Thereby a classification or regression problem is split into sub-problems by
a binary recursive partitioning procedure. In doing so, a tree is built, which
consists of nodes that assign a subpart of the tree being responsible for a
specific sample and of leaves that finally assign classes or regression values
to specific samples. The CART principle is an automatic machine learning method,
which can deal with nonlinear classification and regression problems. The tree
building process is a two-step algorithm. In the first step, the tree is built
by recursively partitioning the nodes into two child nodes starting with the
root node. When trying to find the maximum average "purity" of the
two child nodes during a partitioning process, the CART algorithm looks for
the best input variable and the corresponding decision criterion by a brute
force approach. For the regression, the average purity is calculated by the
least squares of the response variables. In easier words, the CART algorithm
tries to put similar samples into the same sub-trees. This first step stops
when the tree cannot grow any more resulting in an overfitting. In the second
step, child nodes are pruned away, which increase the error of the calibration
data less than a "size corrected" value determined in a crossvalidation
procedure. Finally, for the regression the mean of the calibration samples,
which are passed through the tree to a specific terminal node (leaf), is assigned
to the corresponding terminal node. The prediction of a new sample is performed
by passing the sample through the tree and assigning the value of the corresponding
leaf.
For the
calibration data set of the refrigerants, trees were built, which are shown
in figure 37. For both trees, there are more leaves
than concentration levels (21) of each analyte in the calibration data. This
is caused by the interference of the second analyte in the mixtures. Although
the CART principle is quite simple, the predictions of the calibration data
are quite good with relative RMSE of 3.81% for R22 and 4.85% for R134a (see
table 2). Yet, the predictions of the external validation data show the
major drawback of the CART principle for the application in regressions instead
of classifications with relative RMSE of 8.79% for R22 and 11.20% for R134a.
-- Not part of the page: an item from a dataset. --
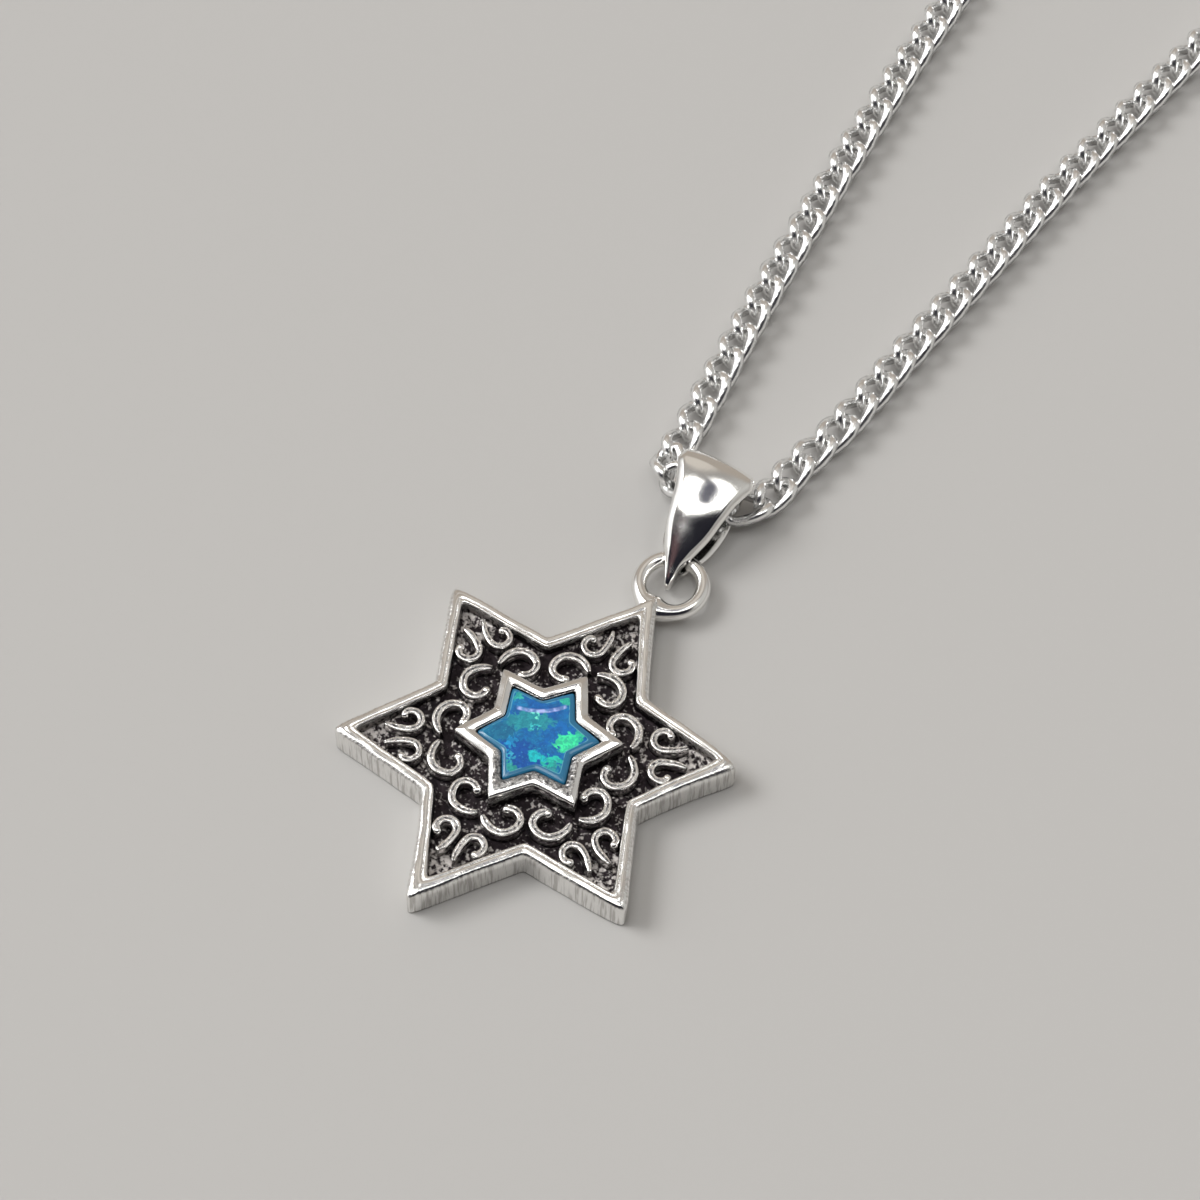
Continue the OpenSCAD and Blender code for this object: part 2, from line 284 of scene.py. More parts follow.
bezel_rows = [
    # distance in from the bezel's outline, and the rest as in rim_rows
    (-0.04, 1.18, 0.10, 1.0),
    (0.0, 1.28, 0.10, 0.95),
    (0.0, 1.45, 0.10, 0.90),
    (0.0, 1.65, 0.10, 0.70),
    (0.0, 1.85, 0.10, 0.50),
    (0.0, 2.05, 0.10, 0.30),
    (0.0, 2.2, 0.10, 0.15),
    (0.0, 2.33, 0.12, 0.0),
    (0.015, 2.385, 0.13, 0.0),
    (0.05, 2.425, 0.14, 0.0),
    (0.10, 2.45, 0.14, 0.0),
    (0.17, 2.478, 0.14, 0.0),
    (0.25, 2.51, 0.13, 0.0),
    (0.29, 2.528, 0.13, 0.0),
    (0.33, 2.535, 0.12, 0.0),
    (0.37, 2.527, 0.12, 0.0),
    (0.43, 2.502, 0.12, 0.0),
    (0.51, 2.468, 0.12, 0.0),
    (0.57, 2.44, 0.12, 0.05),
    (0.597, 2.40, 0.12, 0.4),
    (0.61, 2.33, 0.12, 0.9),
    (0.615, 2.2, 0.12, 1.0),
    (0.615, 1.4, 0.12, 1.0),
    (0.65, seat_height, 0.12, 1.0),
]
tips_from = 6.5
tips_over = 3.4
tips_fade = 1.2
tip_draws = [
    # outward and to the left, seen from the middle, from the top arm on to the left
    (0.28, -0.05),
    (0.05, 0.0),
    (0.10, 0.05),
    (0.50, -0.15),
    (0.10, 0.12),
    (0.05, -0.30),
]


def star_loops(point, valley, blunt, ease):
    """Outlines of stars, one row each, as x and y. On an arm, q goes from -1 at one valley through 0
    at the point to 1 at the next valley, and the side is the straight line between them. A corner
    is rounded by moving each place at distance d from it by sqrt(d^2 + e^2) - d towards the inside
    of the corner, with e = blunt at points and ease at valleys. blunt has one value for each arm."""
    steps = np.linspace(-1, 1, 2 * edge_points, endpoint=False)
    q = np.sign(steps) * (1 - np.cos(np.pi * np.abs(steps))) / 2
    point, valley, ease = (np.asarray(a, float)[:, None, None] for a in (point, valley, ease))
    blunt = np.asarray(blunt, float)[:, :, None]
    half_arm = np.pi / arms
    out = point + np.abs(q) * (valley * np.cos(half_arm) - point)
    side = q * valley * np.sin(half_arm)
    from_point = np.abs(q) * (point - valley * np.cos(half_arm))
    from_valley = (1 - np.abs(q)) * (point * np.cos(half_arm) - valley)
    out = out - (np.hypot(from_point, blunt) - from_point)
    push = np.hypot(from_valley, ease) - from_valley
    out = out + push * np.cos(half_arm)
    side = side + push * np.sin(half_arm) * np.sign(q + 1e-9 * (q == 0) - 2 * (steps == -1))
    turn = (np.pi / 2 + 2 * half_arm * np.arange(arms))[:, None]
    x = out * np.cos(turn) - side * np.sin(turn)
    y = out * np.sin(turn) + side * np.cos(turn)
    return np.stack([x, y], -1).reshape(len(x), -1, 2)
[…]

The gap between the prediction of the calibration data and the validation data
is enormous and dwells in the transformation of the continuous response variables
into discrete variables. The experimental design used for the calibration data
contains 21 different concentrations for each analyte, which are learnt as discrete
values by the regression trees. The concentrations of the validation data are
exactly in the middle of two neighboring concentrations of the calibration data.
Consequently, the trees assign one of these two adjacent concentrations to the
validation sample, which corresponds to a systematic quantization error of 5%.
Thus, the gap between the validation error and the calibration error should
be at least 5% for a 21-level experimental design. The rather high prediction
errors of the validation data are visible in the true-predicted plots (figure
38) as rather high standard deviations. The absence of a bias in the true-predicted
plots and the statistical tests for the residuals being not significant demonstrate
that in principle CART is capable of accounting for the nonlinearities in the
data although the quantization error renders CART impractical for this type
of data.
figure 37: Decision trees built
by the CART for the calibration data with green nodes and read leaves.
figure 38: True-predicted plots
of the CART for the validation data.
figure 39: Relative importance
of the variables for the CART predictions measured by the frequency of being
used for the prediction.
In
figure 39 the relative importance of the variables for the decision tree
is shown. The importance reflects how often the variables are used when all
samples are passed through the decision tree. The two plots show that the 2
decision trees for the 2 analytes use complementary variables for the regression.
The decision tree for R22 only uses variables during the sorption of analyte
whereas the decision tree for R134a only uses variables during the desorption
of analyte. When looking at figure 22,
it is clear that the variables used for the prediction of R22 represent time
points when mainly R22 has sorbed into the polymer whereas the variables used
for the prediction of R134a reflect time points when all R22 has already desorbed
and when practically pure R134a is left in the polymer.
The GIFI-PLS,
which was proposed by Berglund et al. [250]
for the calibration of nonlinear data, also uses a transformation of continuous
response variables into discrete variables. Consequently, the GIFI-PLS approach
is subject to the same quantization error and will not be investigated here
any further.